2. As with many transformation models, the premise is there exists a transformation g(.) such that g(y) = xb + u.
u is assumed to be indep of x, at a minimum. Often the distrib is restricted. In 1989 in an IER paper I argued this was a real problem with Box-Cox approaches b/c u >= -xb. If I model E(y|x) directly I need none of that. It's what Poisson regression does.
A year ago on Facebook, at the request of a former MSU student, I made this post. I used to say in class that econometrics is not so hard if you just master about 10 tools and apply them again and again. I decided I should put up or shut up.

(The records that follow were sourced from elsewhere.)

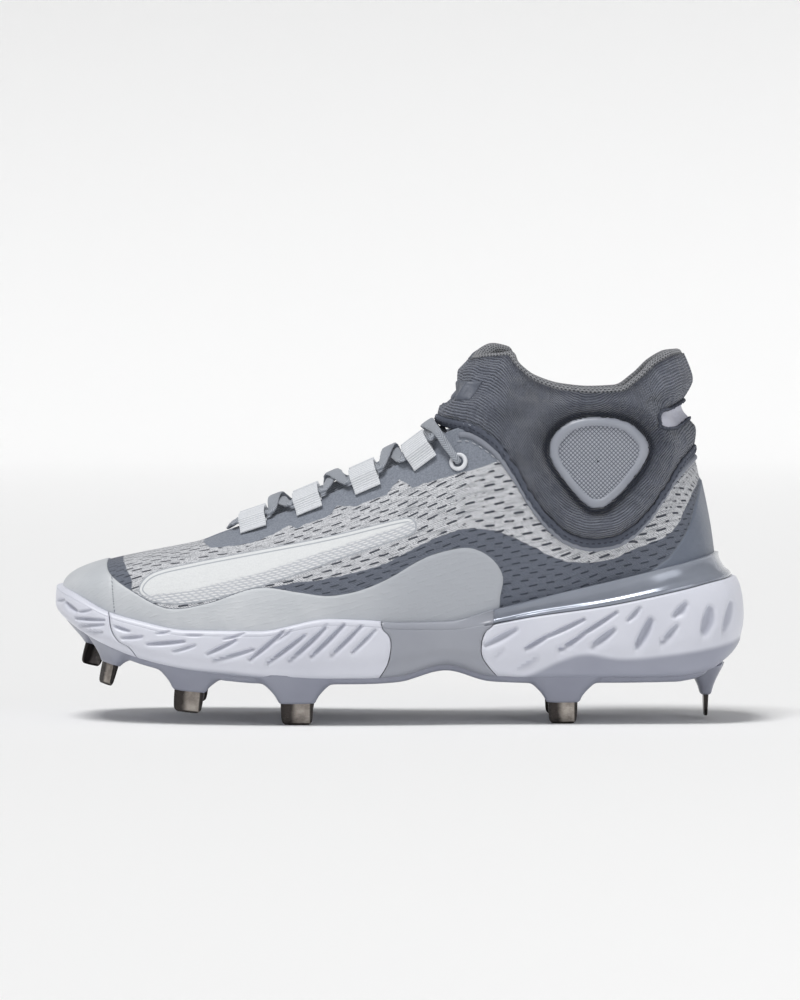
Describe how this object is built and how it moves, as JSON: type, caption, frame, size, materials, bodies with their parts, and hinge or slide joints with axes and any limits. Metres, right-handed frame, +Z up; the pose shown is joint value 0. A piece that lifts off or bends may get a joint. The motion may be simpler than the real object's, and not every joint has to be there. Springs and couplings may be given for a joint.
{
  "type": "baseball cleat",
  "caption": "Mid-cut left baseball shoe with a knit upper, padded ankle cuff, lace loops, carved two-part sole and steel blade spikes, standing empty",
  "frame": {"origin": "middle of the footprint, on the floor under the spikes", "axes": "-X points to the toe, +X to the heel, -Y to the outer side of the foot, +Y to the inner side, +Z up"},
  "size_m": [0.3, 0.1088, 0.1616],
  "materials": {
    "knit": "grey engineered knit, light and dark fields, matte",
    "film": "pale grey fused film, satin",
    "counter": "dark blue-grey film, satin",
    "cuff_padding": "dark grey padded knit with fine ribs",
    "binding": "mesh binding tape",
    "disc": "moulded ankle pad with a pale rim",
    "patch": "light lavender-grey fabric",
    "tongue": "grey knit",
    "insole": "dark lining cloth",
    "foam": "off-white moulded foam",
    "saddle": "mid grey moulded plastic",
    "clip": "silver-grey, glossy",
    "plate": "grey moulded outsole plate",
    "spike": "stamped steel",
    "webbing": "white ribbed webbing",
    "eyelet": "white moulded ring",
    "lace": "flat grey woven lace"
  },
  "bodies": {
    "root": {"upper": "knit", "toe_overlay": "film", "heel_counter": "counter", "cuff": "cuff_padding", "cuff_binding": "binding", "ankle_disc_out": "disc", "ankle_disc_in": "disc", "heel_patch": "patch", "front_label": "patch", "tongue": "tongue", "insole": "insole", "toe_bumper": "foam", "forefoot_foam": "foam", "midfoot_saddle": "saddle", "heel_foam": "foam", "heel_clip": "clip", "outsole_plate": "plate", "spike_toe_out": "spike", "spike_toe_in": "spike", "spike_front_out": "spike", "spike_front_in": "spike", "spike_ball_out": "spike", "spike_ball_in": "spike", "spike_heel_out": "spike", "spike_heel_in": "spike", "spike_rear": "spike", "lace_loop_out_1": "webbing", "lace_loop_out_2": "webbing", "lace_loop_out_3": "webbing", "lace_loop_out_4": "webbing", "lace_loop_in_1": "webbing", "lace_loop_in_2": "webbing", "lace_loop_in_3": "webbing", "lace_loop_in_4": "webbing", "eyelet_out": "eyelet", "eyelet_in": "eyelet", "lace": "lace"}
  },
  "joints": []
}
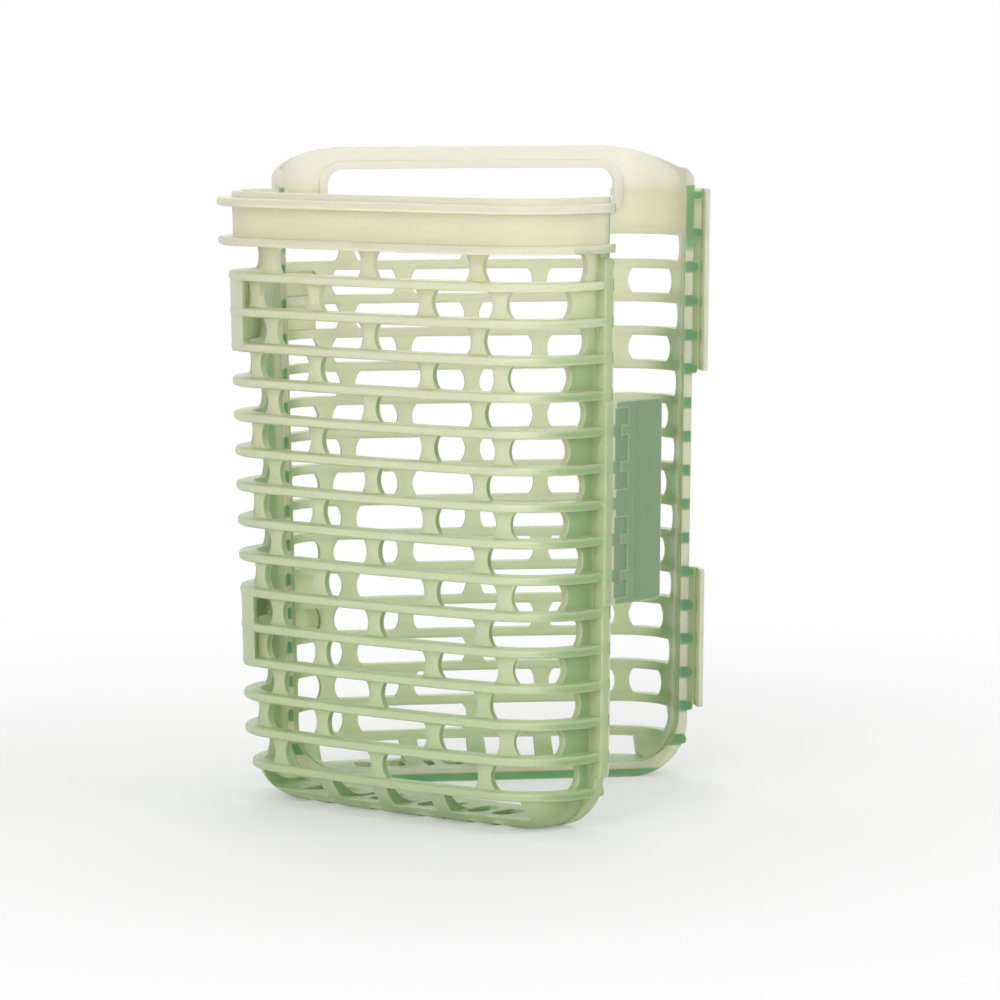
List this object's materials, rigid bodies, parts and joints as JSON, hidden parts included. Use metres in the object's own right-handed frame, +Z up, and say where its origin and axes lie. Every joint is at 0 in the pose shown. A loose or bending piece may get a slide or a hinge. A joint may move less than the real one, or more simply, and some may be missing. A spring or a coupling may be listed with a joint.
{
  "type": "herb keeper basket",
  "caption": "Ribbed plastic lattice basket in two hinged half shells that swing open like a book, with a solid collar, an arched carrying handle and a snap tab on its free side.",
  "frame": {"origin": "on the floor, at mid width, half way through the rear half's bottom rim bar", "axes": "+Z up, +Y from the front half towards the rear half's back wall and handle, +X towards the free side with the clasp tab; the hinges are on -X"},
  "size_m": [0.1452, 0.1455, 0.1829],
  "materials": {
    "basket_plastic": "translucent pale green moulded polypropylene with a soft sheen"
  },
  "bodies": {
    "rear_half": {"rear_basket": "basket_plastic", "upper_hinge_pin": "basket_plastic", "lower_hinge_pin": "basket_plastic"},
    "front_half": {"front_basket": "basket_plastic"}
  },
  "joints": [
    {"name": "front_swing", "type": "hinge", "parent": "rear_half", "child": "front_half", "pos_m": [-0.06234, -0.00215, 0], "axis": [0, 0, 1], "range_deg": [-71, 49]}
  ]
}
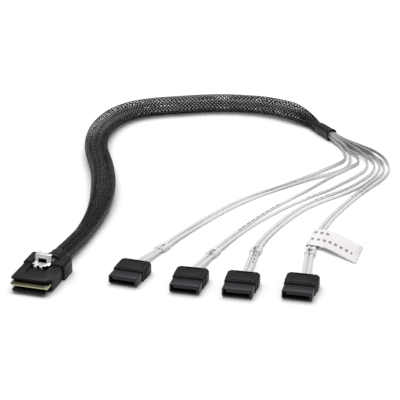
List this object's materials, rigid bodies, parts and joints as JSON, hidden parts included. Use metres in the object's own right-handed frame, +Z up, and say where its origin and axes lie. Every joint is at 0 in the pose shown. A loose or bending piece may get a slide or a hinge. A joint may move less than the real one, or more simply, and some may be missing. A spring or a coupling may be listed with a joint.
{
  "type": "mini sas breakout cable",
  "caption": "Breakout cable: a mini SAS plug with a sprung metal latch, a black braided trunk and flat silver ribbon legs that end in numbered drive data receptacles.",
  "frame": {"origin": "point on the flat underside of the mini SAS plug, on its middle line, 10 mm behind the front edge of its hood; the cable lies on z = 0", "axes": "+Z up off the surface the cable lies on, +Y from the mini SAS plug's front back into the cable, +X to the right towards the four receptacles"},
  "size_m": [0.1717, 0.2596, 0.0108],
  "materials": {
    "plug_plastic": "satin moulded black",
    "card": "lacquered glass-fibre board with gilt pads",
    "potting": "dull resin",
    "spring_steel": "bright rolled sheet",
    "braid": "woven monofilament braid",
    "shrink": "satin shrunk tube",
    "housing_plastic": "fine matt moulded",
    "contact_metal": "gilt contacts in a black carrier",
    "overmould_plastic": "fine matt moulded",
    "ribbon_film": "silver film with a soft sheen",
    "clear_label": "thin film with a printed digit",
    "flag_film": "thin pale film"
  },
  "bodies": {
    "cable": {"plug_lower_shell": "plug_plastic", "plug_upper_shell": "plug_plastic", "paddle_card": "card", "wire_block": "potting", "braided_sleeve": "braid", "front_shrink_band": "shrink", "rear_shrink_tube": "shrink", "receptacle_1_housing": "housing_plastic", "receptacle_1_contacts": "contact_metal", "receptacle_1_overmould": "overmould_plastic", "ribbon_1_a": "ribbon_film", "ribbon_1_b": "ribbon_film", "number_label_1": "clear_label", "receptacle_2_housing": "housing_plastic", "receptacle_2_contacts": "contact_metal", "receptacle_2_overmould": "overmould_plastic", "ribbon_2_a": "ribbon_film", "ribbon_2_b": "ribbon_film", "number_label_2": "clear_label", "receptacle_3_housing": "housing_plastic", "receptacle_3_contacts": "contact_metal", "receptacle_3_overmould": "overmould_plastic", "ribbon_3_a": "ribbon_film", "ribbon_3_b": "ribbon_film", "number_label_3": "clear_label", "receptacle_4_housing": "housing_plastic", "receptacle_4_contacts": "contact_metal", "receptacle_4_overmould": "overmould_plastic", "ribbon_4_a": "ribbon_film", "ribbon_4_b": "ribbon_film", "number_label_4": "clear_label", "flag_label": "flag_film"},
    "latch": {"latch": "spring_steel"}
  },
  "joints": [
    {"name": "latch_press", "type": "hinge", "parent": "cable", "child": "latch", "pos_m": [-0.0009, -0.005, 0.0049], "axis": [1, 0, 0], "range_deg": [-3, 0], "stiffness_Nm_per_rad": 0.3}
  ]
}
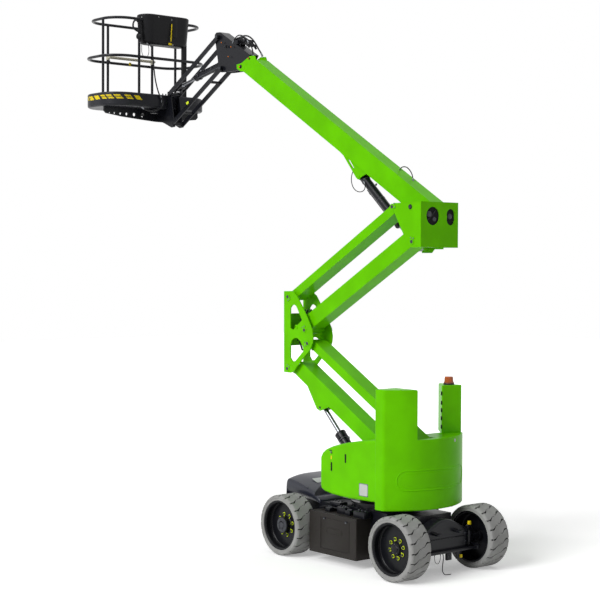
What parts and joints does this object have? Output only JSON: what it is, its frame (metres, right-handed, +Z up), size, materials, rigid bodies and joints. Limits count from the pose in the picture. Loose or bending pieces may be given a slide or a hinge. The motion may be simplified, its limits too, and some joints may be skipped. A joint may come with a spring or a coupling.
{
  "type": "articulating boom lift",
  "caption": "Self-propelled articulating boom lift with a narrow wheeled chassis, stacked parallelogram risers, main boom, level jib linkage and work cage.",
  "frame": {"origin": "ground level under the middle of the whole machine's bounding box, risers and boom as modelled", "axes": "+X forward towards the cage, +Y to the machine's left, +Z up"},
  "size_m": [6.5019, 1.6499, 6.7279],
  "materials": {
    "green_paint": "gloss lime-green paint",
    "black_paint": "satin black paint",
    "dark_rim": "satin dark grey paint",
    "tyre_rubber": "light grey non-marking rubber",
    "amber_lens": "amber beacon lens",
    "chrome_rod": "polished hard chrome",
    "cream_plastic": "pale grip tube",
    "black_plastic": "moulded black plastic"
  },
  "bodies": {
    "chassis": {"chassis_frame": "black_paint", "front_hood": "black_plastic", "side_boxes": "black_plastic", "slew_ring": "black_paint", "front_axle": "black_paint", "rear_axle": "black_paint"},
    "turntable": {"turntable_frame": "black_paint", "counterweight": "green_paint", "right_tower": "green_paint", "canopy_left": "green_paint", "canopy_right": "green_paint", "beacon": "amber_lens"},
    "knuckle_left": {"steer_knuckle_left": "black_paint"},
    "knuckle_right": {"steer_knuckle_right": "black_paint"},
    "tie_rod": {"tie_rod": "black_paint"},
    "wheel_front_left": {"tyre_front_left": "tyre_rubber", "rim_front_left": "dark_rim"},
    "wheel_front_right": {"tyre_front_right": "tyre_rubber", "rim_front_right": "dark_rim"},
    "wheel_rear_left": {"tyre_rear_left": "tyre_rubber", "rim_rear_left": "dark_rim"},
    "wheel_rear_right": {"tyre_rear_right": "tyre_rubber", "rim_rear_right": "dark_rim"},
    "lower_arm": {"lower_arm": "green_paint"},
    "lower_tie": {"lower_tie": "green_paint"},
    "middle_knuckle": {"middle_knuckle": "green_paint"},
    "upper_arm": {"upper_arm": "green_paint"},
    "upper_tie": {"upper_tie": "green_paint"},
    "upper_knuckle": {"upper_knuckle": "green_paint"},
    "main_boom": {"main_boom": "green_paint"},
    "boom_head": {"boom_head": "black_paint"},
    "jib_upper_link": {"jib_upper_link": "black_paint"},
    "jib_lower_link": {"jib_lower_link": "black_paint"},
    "cage": {"cage_foot": "black_paint", "cage_tray": "black_plastic", "cage_rails": "black_paint", "console": "black_plastic"},
    "drop_bar": {"drop_bar": "cream_plastic"},
    "lower_lift_barrel": {"lower_lift_barrel": "black_paint"},
    "lower_lift_rod": {"lower_lift_rod": "chrome_rod"},
    "boom_lift_barrel": {"boom_lift_barrel": "black_paint"},
    "boom_lift_rod": {"boom_lift_rod": "chrome_rod"},
    "jib_lift_barrel": {"jib_lift_barrel": "black_paint"},
    "jib_lift_rod": {"jib_lift_rod": "chrome_rod"}
  },
  "joints": [
    {"name": "slew", "type": "hinge", "parent": "chassis", "child": "turntable", "pos_m": [-2.049, 0, 0.665], "axis": [0, 0, 1], "range_deg": [-177.5, 177.5]},
    {"name": "wheel_front_left_spin", "type": "hinge", "parent": "chassis", "child": "wheel_front_left", "pos_m": [-1.039, 0.605, 0.352], "axis": [0, 1, 0], "continuous": true},
    {"name": "wheel_front_right_spin", "type": "hinge", "parent": "chassis", "child": "wheel_front_right", "pos_m": [-1.039, -0.605, 0.352], "axis": [0, 1, 0], "continuous": true},
    {"name": "wheel_rear_left_spin", "type": "hinge", "parent": "knuckle_left", "child": "wheel_rear_left", "pos_m": [-2.899, 0.605, 0.352], "axis": [0, 1, 0], "continuous": true},
    {"name": "wheel_rear_right_spin", "type": "hinge", "parent": "knuckle_right", "child": "wheel_rear_right", "pos_m": [-2.899, -0.605, 0.352], "axis": [0, 1, 0], "continuous": true},
    {"name": "steer_left", "type": "hinge", "parent": "chassis", "child": "knuckle_left", "pos_m": [-2.899, 0.452, 0.352], "axis": [0, 0, 1], "range_deg": [-35, 35]},
    {"name": "steer_right", "type": "hinge", "parent": "chassis", "child": "knuckle_right", "pos_m": [-2.899, -0.452, 0.352], "axis": [0, 0, 1], "range_deg": [-35, 35]},
    {"name": "tie_rod_pivot", "type": "hinge", "parent": "knuckle_left", "child": "tie_rod", "pos_m": [-3.039, 0.452, 0.262], "axis": [0, 0, -1], "range_deg": [-35, 35]},
    {"name": "riser", "type": "hinge", "parent": "turntable", "child": "lower_arm", "pos_m": [-2.42027, 0.131, 1.09626], "axis": [0, -1, 0], "range_deg": [-29.8, 35.2]},
    {"name": "lower_tie_pivot", "type": "hinge", "parent": "turntable", "child": "lower_tie", "pos_m": [-2.78727, 0.131, 1.41226], "axis": [0, -1, 0], "range_deg": [-29.8, 35.2]},
    {"name": "middle_knuckle_pivot", "type": "hinge", "parent": "lower_arm", "child": "middle_knuckle", "pos_m": [-0.624, 0.131, 2.125], "axis": [0, 1, 0], "range_deg": [-29.8, 35.2]},
    {"name": "upper_arm_pivot", "type": "hinge", "parent": "middle_knuckle", "child": "upper_arm", "pos_m": [-0.935, 0.131, 2.597], "axis": [0, 1, 0], "range_deg": [-29.8, 35.2]},
    {"name": "upper_tie_pivot", "type": "hinge", "parent": "middle_knuckle", "child": "upper_tie", "pos_m": [-0.624, 0.131, 2.982], "axis": [0, 1, 0], "range_deg": [-29.8, 35.2]},
    {"name": "upper_knuckle_pivot", "type": "hinge", "parent": "upper_arm", "child": "upper_knuckle", "pos_m": [-2.73127, 0.131, 3.62574], "axis": [0, -1, 0], "range_deg": [-29.8, 35.2]},
    {"name": "boom", "type": "hinge", "parent": "upper_knuckle", "child": "main_boom", "pos_m": [-2.704, -0.14, 4.003], "axis": [0, -1, 0], "range_deg": [-36, 39]},
    {"name": "head_level", "type": "hinge", "parent": "main_boom", "child": "boom_head", "pos_m": [0.746, -0.14, 5.88], "axis": [0, 1, 0], "range_deg": [-36, 39]},
    {"name": "jib", "type": "hinge", "parent": "boom_head", "child": "jib_upper_link", "pos_m": [1.243, -0.14, 6.308], "axis": [0, -1, 0], "range_deg": [-34.5, 75.5]},
    {"name": "jib_lower_pivot", "type": "hinge", "parent": "boom_head", "child": "jib_lower_link", "pos_m": [1.171, -0.14, 5.9], "axis": [0, -1, 0], "range_deg": [-34.5, 75.5]},
    {"name": "cage_level", "type": "hinge", "parent": "jib_upper_link", "child": "cage", "pos_m": [2.33727, -0.14, 5.66343], "axis": [0, 1, 0], "range_deg": [-34.5, 75.5]},
    {"name": "lower_lift_swing", "type": "hinge", "parent": "turntable", "child": "lower_lift_barrel", "pos_m": [-2.009, 0.131, 0.808], "axis": [0, -1, 0], "range_deg": [-31.92, 37.7]},
    {"name": "lower_lift_stroke", "type": "slide", "parent": "lower_lift_barrel", "child": "lower_lift_rod", "axis": [0.7103, 0, 0.7039], "range_m": [-0.2611, 0.3084]},
    {"name": "boom_lift_swing", "type": "hinge", "parent": "main_boom", "child": "boom_lift_barrel", "pos_m": [-1.475, -0.14, 4.394], "axis": [0, 1, 0], "range_deg": [-2.57, 2.78]},
    {"name": "boom_lift_stroke", "type": "slide", "parent": "boom_lift_barrel", "child": "boom_lift_rod", "axis": [-0.7415, 0, -0.6709], "range_m": [-0.3385, 0.3667]},
    {"name": "jib_lift_swing", "type": "hinge", "parent": "boom_head", "child": "jib_lift_barrel", "pos_m": [1.131, -0.14, 5.985], "axis": [0, -1, 0], "range_deg": [-30.97, 67.77]},
    {"name": "jib_lift_stroke", "type": "slide", "parent": "jib_lift_barrel", "child": "jib_lift_rod", "axis": [0.9793, 0, -0.2022], "range_m": [-0.177, 0.3872]},
    {"name": "drop_bar_slide", "type": "slide", "parent": "cage", "child": "drop_bar", "axis": [0, 0, 1], "range_m": [0, 0.35]}
  ],
  "couplings": [
    {"joint": "steer_right", "follows": "steer_left", "ratio": 1},
    {"joint": "tie_rod_pivot", "follows": "steer_left", "ratio": 1},
    {"joint": "lower_tie_pivot", "follows": "riser", "ratio": 1},
    {"joint": "middle_knuckle_pivot", "follows": "riser", "ratio": 1},
    {"joint": "upper_arm_pivot", "follows": "riser", "ratio": 1},
    {"joint": "upper_tie_pivot", "follows": "riser", "ratio": 1},
    {"joint": "upper_knuckle_pivot", "follows": "riser", "ratio": 1},
    {"joint": "head_level", "follows": "boom", "ratio": 1},
    {"joint": "jib_lower_pivot", "follows": "jib", "ratio": 1},
    {"joint": "cage_level", "follows": "jib", "ratio": 1},
    {"joint": "lower_lift_swing", "follows": "riser", "ratio": 1.05},
    {"joint": "lower_lift_stroke", "follows": "riser", "m_per_rad": 0.492},
    {"joint": "boom_lift_swing", "follows": "boom", "ratio": 0.07},
    {"joint": "boom_lift_stroke", "follows": "boom", "m_per_rad": 0.528},
    {"joint": "jib_lift_swing", "follows": "jib", "ratio": 0.88},
    {"joint": "jib_lift_stroke", "follows": "jib", "m_per_rad": 0.288}
  ]
}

I cheated by combining tools that are connected, so there are actually more than 10 .... 1. Law of Iterated Expectations, Law of Total Variance 2. Linearity of Expectations, Variance of a Sum 3. Jensen's Inequality, Chebyshev’s Inequality 4. Linear Projection and Its Properties
5. Weak Law of Large Numbers, Central Limit Theorem 6. Slutksy's Theorem, Continuous Convergence Theorem, Asymptotic Equivalence Lemma 7. Big Op, Little op, and the algebra of them.
Have we yet figured out when we should include a lagged dependent variable in either time series or panel data models when the goal is to infer causality? (For forecasting the issue is clear.) Recent work on macroeconomics on causal effects is a positive sign.
And the answer cannot be, "Include y(t-1) if it is statistically significant." Being clear about potential outcomes and the nature of the causal effects we hope to estimate are crucial. I need to catch up on this literature and I need to think more.
In panel data settings, if our main goal is to distinguish state dependence from heterogeneity, clearly y(t-1) gets included. But what if our interest is in a policy variable? Should we hold fixed y(t-1) and the heterogeneity when measuring the policy effect?